My strategy was simple: I purchased a 1-day MTR pass and hopped on the subway headed in the general direction of the caches, surfacing every few stops to get a new location fix and plot my progress. By timing the legs and estimating the speed, I finally popped out at a stop only 0.2 mi. from the first cache. Tall buildings and a myriad of busy streets appeared to obstruct a direct approach, so I decided to apply some intellect. The name of the cache, “Peace and Tranquility”, indicated a location isolated from the cacophony surrounding me. Spying a nearby hillside with a pathway leading upward, I said to myself, “Aha! This must be the path leading to Peace and Tranquility.”

Firmly convinced, I set out up the hill on a heading perpendicular to the direction the arrow on my GPSr was pointing. A fence along the path prevented any shortcutting. “Very clever”, I thought. “Good use of the terrain to increase the challenge. Curious that they rated this a 1/1, however.”

When I finally reached the top of the hill, I could see that it was broad and somewhat flat. The GPSr arrow was now pointing back over my right shoulder, and the indicated distance was ~0.5 mi. I turned right and continued to follow the fence until finding an opening with a path leading directly toward the cache. “Finally!” I thought. “It won't be long now.” The pathway meandered more or less in the general direction of the cache until I was just a little over 500 ft. from it. The only problem was that the remaining distance was almost straight down and covered with heavy undergrowth! Not wanting to backtrack the ~1 mi.
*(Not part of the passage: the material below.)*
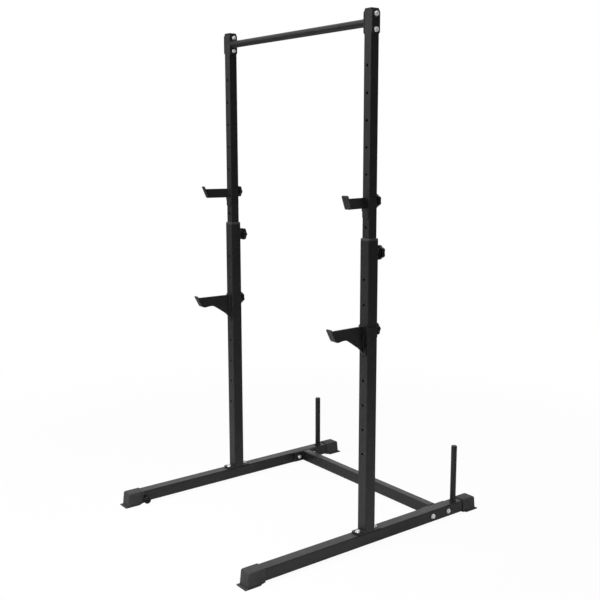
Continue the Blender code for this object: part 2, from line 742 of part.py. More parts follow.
def pull_up_bar():
    # the round tube with a plate and a flare welded on each end, open right through
    reach = UPRIGHT_SPACING / 2 - UPPER_SIZE / 2 - GAP
    centre = (UPRIGHT_Y, BAR_Z)
    bar = rod(BAR_RADIUS, "X", centre, END_PLATE_THICK / 2 - reach, reach - END_PLATE_THICK / 2)
    for side in SIDES:
        join(bar, end_plate(side, inner=True), weld_flare(side))
    return cut(bar, rod(BAR_RADIUS - BAR_WALL, "X", centre, -reach - OVERSHOOT, reach + OVERSHOOT))


def bar_bolt(side, offset):
    sign = SIDES[side]
    outer = UPPER_SIZE / 2 + 2 * GAP + END_PLATE_THICK
    seat = (side_x(side) + sign * outer, UPRIGHT_Y, BAR_Z + offset)
    return bolt_and_nut(seat, (-sign, 0, 0), 2 * outer - GAP, flanged=False)


# Brackets, made at x = 0 and y = 0 on the upright's centre line, then moved to their side

def bracket(tube_size, stud_z, plate, cheek, tongue_width):
    # plate and cheek are their lowest and highest points, measured from the stud
    inside = tube_size / 2 + GAP
    outside = inside + BRACKET_THICK
    bottom = stud_z + plate[0]
    top = stud_z + plate[1]
    cheek_bottom = stud_z + cheek[0]
    cheek_top = stud_z + cheek[1]
    knee = (outside - TUBE_CORNER, cheek_bottom - BRACKET_KNEE)
    half = tongue_width / 2
    right = [
        (half - TONGUE_CORNER, bottom), (half - TONGUE_CORNER / 2, bottom + TONGUE_CORNER / 5),
        (half, bottom + TONGUE_CORNER), knee, (outside, cheek_bottom), (outside, top),
    ]
    outline = right + [(-x, z) for x, z in reversed(right)]
    shape = prism(outline, "Y", -outside, -inside)
    for sign in (-1, 1):
        low, high = sorted((sign * inside, sign * outside))
        wing = block((low, -outside + BRACKET_THICK / 3, cheek_bottom + GAP),
                     (high, tube_size / 2 - CHEEK_SHORT_OF_TUBE, cheek_top - GAP))
        join(shape, wing)
    stud = rod(BOLT_RADIUS, "Y", (0, stud_z), -outside + BRACKET_THICK / 3, tube_size / 2 + STUD_PAST_TUBE,
               SHANK_SIDES)
    return join(shape, stud)


def slanted_lip(lip, stud_z):
    # lip gives two points of its middle line: depth in front of the plate, height from the stud
    bottom, top = lip
    run = Vector((top[0] - bottom[0], top[1] - bottom[1])).normalized()
    across = Vector((-run.y, run.x)) * LIP_THICK / 2
    corners = []
    for point, sign in ((bottom, 1), (top, 1), (top, -1), (bottom, -1)):
        corners.append((-(point[0] + sign * across.x), stud_z + point[1] + sign * across.y))
    return prism(corners, "X", -LIP_WIDTH / 2, LIP_WIDTH / 2)


def arm_with_lip(side, shape, stud_z, underside, tip, top, lip, tube_size, toe_out):
    plate_front = tube_size / 2 + GAP + BRACKET_THICK
    outline = underside + [(tip, top), (-ARM_INTO_PLATE, top)]
    arm = prism([(-depth, stud_z + height) for depth, height in outline], "X", -ARM_THICK / 2, ARM_THICK / 2)
    join(arm, slanted_lip(lip, stud_z))
    turn = Matrix.Rotation(SIDES[side] * toe_out, 4, "Z")
    transform(arm, Matrix.Translation((0, -plate_front, 0)) @ turn)
    join(shape, arm)
    return transform(shape, Matrix.Translation((side_x(side), UPRIGHT_Y, 0)))


def bar_hook(side):
    shape = bracket(UPPER_SIZE, HOOK_Z, HOOK_PLATE, HOOK_CHEEK, HOOK_TONGUE_WIDTH)
    return arm_with_lip(side, shape, HOOK_Z, HOOK_ARM_UNDERSIDE, HOOK_ARM_TIP, HOOK_ARM_TOP, HOOK_LIP,
                        UPPER_SIZE, HOOK_TOE_OUT)


def safety_arm(side):
    shape = bracket(LOWER_SIZE, SAFETY_Z, SAFETY_PLATE, SAFETY_CHEEK, SAFETY_TONGUE_WIDTH)
    return arm_with_lip(side, shape, SAFETY_Z, SAFETY_ARM_UNDERSIDE, SAFETY_ARM_TIP, SAFETY_ARM_TOP,
                        SAFETY_LIP, LOWER_SIZE, SAFETY_TOE_OUT)


def knob_front(tube_size):
    return UPRIGHT_Y + tube_size / 2 + GAP


def clamp_knob(side, height, tube_size):
    centre = (side_x(side), height)
    front = knob_front(tube_size)
    back = front + KNOB_NECK + KNOB_HEAD
    outline = lobed_outline(KNOB_RADIUS, KNOB_LOBES, KNOB_LOBE_DEPTH, centre)
    knob = prism(outline, "Y", front + KNOB_NECK, back)
    join(knob, rod(KNOB_NECK_RADIUS, "Y", centre, front, front + KNOB_NECK + 0.002))
    return cut(knob, rod(BOLT_RADIUS + GAP, "Y", centre, front - OVERSHOOT, front + STUD_PAST_TUBE + 0.001))


# Plate pegs and transport wheels

def plate_peg(side):
    origin = (side_x(side), PEG_Y, RAIL_TOP + GAP)
    length = PEG_TOP - RAIL_TOP - GAP
    profile = [(PEG_RADIUS - PEG_WALL, 0), (PEG_FLARE_RADIUS, 0), (PEG_FLARE_RADIUS - 0.001, PEG_FLARE_FOOT),
               (PEG_RADIUS, PEG_FLARE_HEIGHT), (PEG_RADIUS, length), (PEG_RADIUS - PEG_WALL, length)]
    return turned(profile, origin, (0, 0, 1), hollow=True)


def peg_cap(side):
    plug = PEG_RADIUS - PEG_WALL - GAP
    seat = PEG_CAP_PLUG + GAP
    profile = [(0, 0), (plug, 0), (plug, seat), (PEG_RADIUS, seat),
               (PEG_RADIUS, seat + PEG_CAP_HEIGHT / 2), (PEG_RADIUS - PEG_CAP_SLOPE, seat + PEG_CAP_HEIGHT),
               (0, seat + PEG_CAP_HEIGHT)]
    return turned(profile, (side_x(side), PEG_Y, PEG_TOP - PEG_CAP_PLUG), (0, 0, 1))


def wheel_face(side):
    # the wheel's face next to the rail
    return side_x(side) - SIDES[side] * (RAIL_SIZE / 2 + WHEEL_STAND_OFF)


def transport_wheel(side):
    bore = AXLE_RADIUS + GAP
    edge = WHEEL_EDGE
    profile = [(bore, 0), (WHEEL_RADIUS - edge, 0), (WHEEL_RADIUS, edge), (WHEEL_RADIUS, WHEEL_WIDTH - edge),
               (WHEEL_RADIUS - edge, WHEEL_WIDTH), (bore, WHEEL_WIDTH)]
    return turned(profile, (wheel_face(side), WHEEL_Y, WHEEL_Z), (-SIDES[side], 0, 0), hollow=True)


def wheel_axle(side):
    # a shoulder bolt through the wheel and the rail's inner wall, with its nut inside the rail
    head = WHEEL_WIDTH + GAP
    shoulder_end = -(WHEEL_STAND_OFF - GAP)
    nut_seat = -(WHEEL_STAND_OFF + RAIL_WALL + GAP)
    end = nut_seat - AXLE_NUT_HEIGHT - THREAD_PAST_NUT
    profile = [
        (0, end), (AXLE_RADIUS, end), (AXLE_RADIUS, shoulder_end), (AXLE_SHOULDER_RADIUS, shoulder_end),
        (AXLE_SHOULDER_RADIUS, -GAP), (AXLE_RADIUS, -GAP), (AXLE_RADIUS, head),
        (AXLE_HEAD_RADIUS, head), (AXLE_HEAD_RADIUS, head + AXLE_HEAD_THICK / 2),
        (AXLE_HEAD_RADIUS - AXLE_HEAD_SLOPE, head + AXLE_HEAD_THICK), (0, head + AXLE_HEAD_THICK),
    ]
    origin = Vector((wheel_face(side), WHEEL_Y, WHEEL_Z))
    axle = turned(profile, origin, (-SIDES[side], 0, 0))
    nut_ends = [origin.x - SIDES[side] * along for along in (nut_seat, nut_seat - AXLE_NUT_HEIGHT)]
    flats_down = hexagon(AXLE_NUT_ACROSS, (WHEEL_Y, WHEEL_Z), start=0)
    return join(axle, prism(flats_down, "X", min(nut_ends), max(nut_ends)))


def build_base(root):
    for side in SIDES:
        sub_part("base_rail_" + side, base_rail(side), satin_powder_coat, root)
        sub_part("end_shoe_front_" + side, end_shoe(side, -1), shoe_plastic, root)
        sub_part("end_shoe_rear_" + side, end_shoe(side, 1), shoe_plastic, root)
        sub_part("plate_peg_" + side, plate_peg(side), satin_powder_coat, root)
        sub_part("peg_cap_" + side, peg_cap(side), knob_plastic, root)
        sub_part("wheel_axle_" + side, wheel_axle(side), black_steel, root)
        for end, offset in front_and_rear(FLANGE_BOLT_OFFSET):
            name = "crossmember_bolt_" + side + "_" + end
            sub_part(name, crossmember_bolt(side, offset), zinc_steel, root)
        for end, offset in front_and_rear(BASE_BOLT_OFFSET):
            name = "base_plate_bolt_" + side + "_" + end
            sub_part(name, base_plate_bolt(side, offset), zinc_steel, root)
    sub_part("rear_crossmember", rear_crossmember(), satin_powder_coat, root)


def build_lower_uprights(root):
    for side in SIDES:
        sub_part("lower_upright_" + side, lower_upright(side), satin_powder_coat, root)
        sub_part("tube_bushing_" + side, tube_bushing(side), shoe_plastic, root)
        sub_part("pin_housing_" + side, pin_housing(side), black_steel, root)
        sub_part("pin_spring_" + side, pin_spring(side), spring_steel, root)


def build_upper_frame(upper):
    for side in SIDES:
        sub_part("upper_upright_" + side, upper_upright(side), satin_powder_coat, upper)
        sub_part("tube_glide_" + side, tube_glide(side), shoe_plastic, upper)
        sub_part("top_cap_" + side, top_cap(side), knob_plastic, upper)
        sub_part("bar_clamp_plate_" + side, end_plate(side, inner=False), satin_powder_coat, upper)
        for end, offset in (("upper", BAR_BOLT_OFFSET), ("lower", -BAR_BOLT_OFFSET)):
            sub_part("bar_bolt_" + side + "_" + end, bar_bolt(side, offset), zinc_steel, upper)
    sub_part("pull_up_bar", pull_up_bar(), satin_powder_coat, upper)


def build_moving_pieces(side):
    pin = body_empty("height_pin_origin_" + side, pin_origin(side))
    sub_part("pin_plunger_" + side, pin_plunger(side), zinc_steel, pin)
    sub_part("pin_knob_" + side, pin_knob(side), knob_plastic, pin)
    wheel = body_empty("wheel_origin_" + side, (wheel_face(side), WHEEL_Y, WHEEL_Z))
    sub_part("transport_wheel_" + side, transport_wheel(side), knob_plastic, wheel)
    holders = (
        ("hook", "bar_hook_", bar_hook, HOOK_Z, UPPER_SIZE),
        ("safety", "safety_arm_", safety_arm, SAFETY_Z, LOWER_SIZE),
    )
    for word, name, make, height, tube_size in holders:
        holder = body_empty(word + "_origin_" + side, (side_x(side), UPRIGHT_Y, height))
        sub_part(name + side, make(side), satin_powder_coat, holder)
        knob = body_empty(word + "_knob_origin_" + side, (side_x(side), knob_front(tube_size), height))
        sub_part(word + "_knob_" + side, clamp_knob(side, height, tube_size), knob_plastic, knob)


clear_scene()
root_empty = body_empty("stand_origin", (0, 0, 0))
upper_empty = body_empty("upper_frame_origin", (0, UPRIGHT_Y, BAR_Z))
build_base(root_empty)
build_lower_uprights(root_empty)
build_upper_frame(upper_empty)
for name in SIDES:
    build_moving_pieces(name)
bpy.context.view_layer.update()
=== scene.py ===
import bpy
import bmesh
from math import ceil, cos, pi, radians, sin
from mathutils import Matrix, Vector


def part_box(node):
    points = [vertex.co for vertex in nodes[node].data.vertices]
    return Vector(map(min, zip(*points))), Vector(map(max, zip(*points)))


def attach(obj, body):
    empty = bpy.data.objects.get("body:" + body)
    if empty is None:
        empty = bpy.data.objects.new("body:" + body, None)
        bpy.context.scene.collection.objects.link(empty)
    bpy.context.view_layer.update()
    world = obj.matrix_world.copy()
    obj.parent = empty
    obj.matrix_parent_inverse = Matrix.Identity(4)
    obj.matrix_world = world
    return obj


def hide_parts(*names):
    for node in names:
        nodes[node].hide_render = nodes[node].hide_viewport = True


# pull-up station, metres, +x is its right side, -y its front, floor at z = 0

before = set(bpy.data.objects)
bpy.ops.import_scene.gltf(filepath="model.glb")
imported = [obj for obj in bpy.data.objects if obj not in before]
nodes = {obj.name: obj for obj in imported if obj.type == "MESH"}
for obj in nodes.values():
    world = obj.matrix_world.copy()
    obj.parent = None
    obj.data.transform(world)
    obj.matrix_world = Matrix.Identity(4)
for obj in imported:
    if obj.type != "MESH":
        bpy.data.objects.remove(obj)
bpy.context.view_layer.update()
sides = {"left": -1, "right": 1}
print("frame loaded,", len(nodes), "CAD nodes")


# places read from the frame

def middle(node):
    low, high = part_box(node)
    return (low + high) / 2


def extent(node):
    low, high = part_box(node)
    return high - low


uprightX = {side: middle("upper_upright_" + side).x for side in sides}
uprightY = middle("upper_upright_right").y
hookHeight = middle("hook_knob_right").z
safetyHeight = middle("safety_knob_right").z
pinHeight = middle("pin_knob_right").z
barHeight = middle("pull_up_bar").z
lowerSize = 0.050
upperSize = extent("upper_upright_right").x
gap = 0.0003      # running gap between neighbours, as in the frame


# camera where the photograph was taken from, fitted to the edges and holes of the stand

photoCamera = {
    "place": (3.0406, -2.3038, 1.594),
    "heading": 52.658,      # degrees, turned left from straight ahead along +y
    "tiltDown": 9.748,
    "roll": -0.118,
    "lens": 53.95,      # millimetres on a 36 mm sensor
}


def makeCamera():
    data = bpy.data.cameras.new("photoCamera")
    data.sensor_width = 36
    data.lens = photoCamera["lens"]
    camera = bpy.data.objects.new("photoCamera", data)
    bpy.context.collection.objects.link(camera)
    heading = Matrix.Rotation(radians(photoCamera["heading"]), 4, "Z")
    tilt = Matrix.Rotation(radians(90 - photoCamera["tiltDown"]), 4, "X")
    roll = Matrix.Rotation(radians(photoCamera["roll"]), 4, "Z")
    camera.matrix_world = Matrix.Translation(photoCamera["place"]) @ heading @ tilt @ roll
    bpy.context.scene.camera = camera


# floor, white surroundings and three soft lamps

studio = {
    "floorSize": 60.0,
    "floorDrop": 0.0002,      # keeps the floor clear of the soles
    "floorColour": (0.80, 0.80, 0.80),
    "whiteNear": 0.95,      # how much of the floor's look to the camera is plain white
    "nearRadius": 0.9,
    "farRadius": 3.2,      # from here on it is all white
    "ambient": 0.15,
    "brightSide": 1.00,      # what gloss reflects of the surroundings, to the left and behind
    "darkSide": 0.06,      # and to the right
    "frontShare": 0.62,      # how much of that is left in front
}
lamps = {
    "key": {"place": (-1.0, -4.0, 3.8), "aim": (0.0, -0.3, 0.8), "size": 2.4, "power": 165, "spread": 180},
    "fill": {"place": (4.9, -1.4, 4.5), "aim": (0.3, 0.0, 0.9), "size": 2.0, "power": 60, "spread": 180},
    "top": {"place": (0.3, -0.5, 4.2), "aim": (0.3, -0.4, 0.0), "size": 2.0, "power": 18, "spread": 75},
}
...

I had now hiked, I decided to continue around the rim of the hilltop until I could find the path that must surely lead to the coveted cache. As I continued my trek, the distance to the cache increased until I was once again ~0.5 mi. from the cache. At this point, I was finally able to begin descending the hill and turn back toward the cache.
Reaching the bottom, I found myself once again only 0.2 mi. from the cache but approaching it from the opposite direction from where I had started, having circumnavigated the hill in the process. The remainder of the search was pretty much uneventful. Following the arrow this time, I quickly found myself at the intended location and grasped the prize of “Peace and Tranquility” at 11:40. The hike back to the subway was straight, level, and only 0.2 mi. as originally indicated. However, the “adventure factor” had bumped the overall difficulty of this one to about a 1/3.

Leaving Peace and Tranquility behind, I resumed my “prairie dog” strategy on the subway until I was only 1 mi. from the next cache. There was a slight problem, however; a steep ridge, towering over 600 feet, loomed before me, and I could discern no obvious pathway toward my destination. I set out zigzagging up streets and steps in the general direction of the cache until reaching a dead-end several hundred feet up. With some difficulty, I inquired of the nearby locals whether a road or pathway led to the other side of the ridge, and gathered from their response that a direct approach was not possible but an indirect path may exist somewhere off “that way”. Descending back a few hundred feet, I headed in the direction they had pointed (AWAY from the cache) thinking I may have to detour around the ridge rather than hike over it.

After about 10 minutes, however, I found some broad steps leading upward and decided to follow them. The path eventually narrowed and turned back toward the cache, and I was now certain I had come the right way. As I emerged from the tree cover of the lower slopes onto the exposed upper reaches of the ridge, I recalled that old Chinese proverb, “A journey of a single mile begins with a thousand steps (most of them straight up).” At least that's how I recalled it at the time. And then I spied it! The arrow on my Garmin V was pointing directly at the summit of the ridge, still several hundred feet above me and (according to the Garmin) 0.8 mi. away. “What a great place for a cache”, I thought to myself. “I'm glad I didn't try to detour around the ridge; I would have missed it. But isn't it strange how objects at higher elevations appear much closer than they really are?” Then, as I continued upward along the spine of the ridge, something even stranger happened. The arrow on the Garmin began to swing away from the summit! (Mental note: caches are not always hidden at great and obvious locations.)

It was now painfully obvious the cache lay beyond the ridge I now straddled. Since I had come this far, however, I decided to continue to the summit before resuming my search. And once at the summit, I decided to leave a cache I was carrying with me. No sense wasting a perfectly good location, after all.

After an extended time at the summit, I continued my quest. At least it was all downhill from here. Nearly 600 feet downhill, as it turned out.

Anyway, I finally found the “Team Mumu's HKUST cache” at ~17:25. The adventure factor had once again bumped the overall difficulty up a few notches for this one, but not as high as it could have been; I was able to catch a bus back to the subway. Of course, I could have also rode it FROM the subway if I’d known where I was going at the outset. But then it wouldn’t have been an adventure.